MUMBAI (Reuters) - The Indian government on Wednesday backed the International Olympic Committee’s efforts in barring tainted officials from contesting the national Olympic body’s elections.
The IOC banned the country in December after refusing to recognize the results of Indian Olympic Association (IOA) elections due to government interference, which led to a tainted official being named its secretary general.
During crucial meetings in Lausanne in May, an Indian delegation of government and IOA officials assured the IOC of the Olympic movement’s autonomy in the country in a first step towards mending relations and also discussed a roadmap towards getting the ban overturned.
The IOC recently sent a 43-page draft constitution that needs to be adopted by the suspended IOA before it holds elections in September and it included a clause to bar any person charged with criminal offence from holding office.
The clause has drawn objections from the IOA officials but received the backing of India’s sports minister Jitendra Singh.

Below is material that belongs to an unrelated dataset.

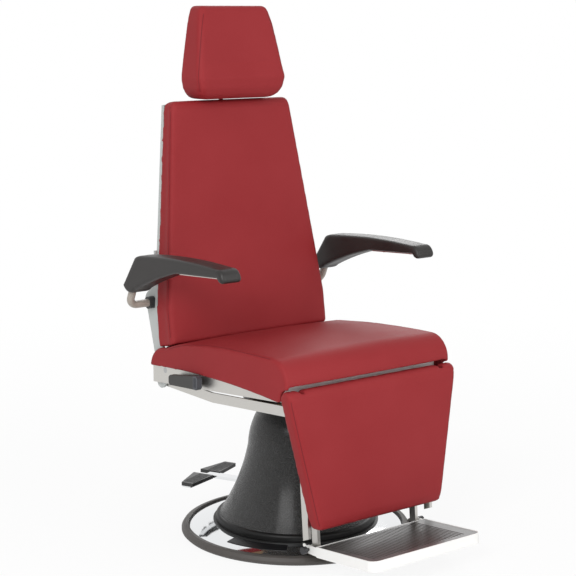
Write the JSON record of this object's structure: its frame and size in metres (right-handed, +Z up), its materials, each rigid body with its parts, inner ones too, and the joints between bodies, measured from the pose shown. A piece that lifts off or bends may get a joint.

“... the Government of India also supports the efforts of the IOC to strengthen ethical standards in the IOA, through a clause which stipulates that persons standing for elections as office bearers of the IOA are free from criminal charges,” Singh said in a statement.
Lalit Bhanot, who spent 11 months in custody following corruption charges that plagued the 2010 Commonwealth Games in New Delhi and is out on bail, was named the IOA secretary general during the controversial December elections.
Former IOA president Suresh Kalmadi was also arrested in April 2011 on charges of inflating tenders for equipment used at the Games which he was heading. He was released from prison after serving nine months.
Singh hoped that a solution to the impasse will be found during IOA’s Sunday meeting, which will be attended by IOC representatives, when the members vote on adopting the draft constitution.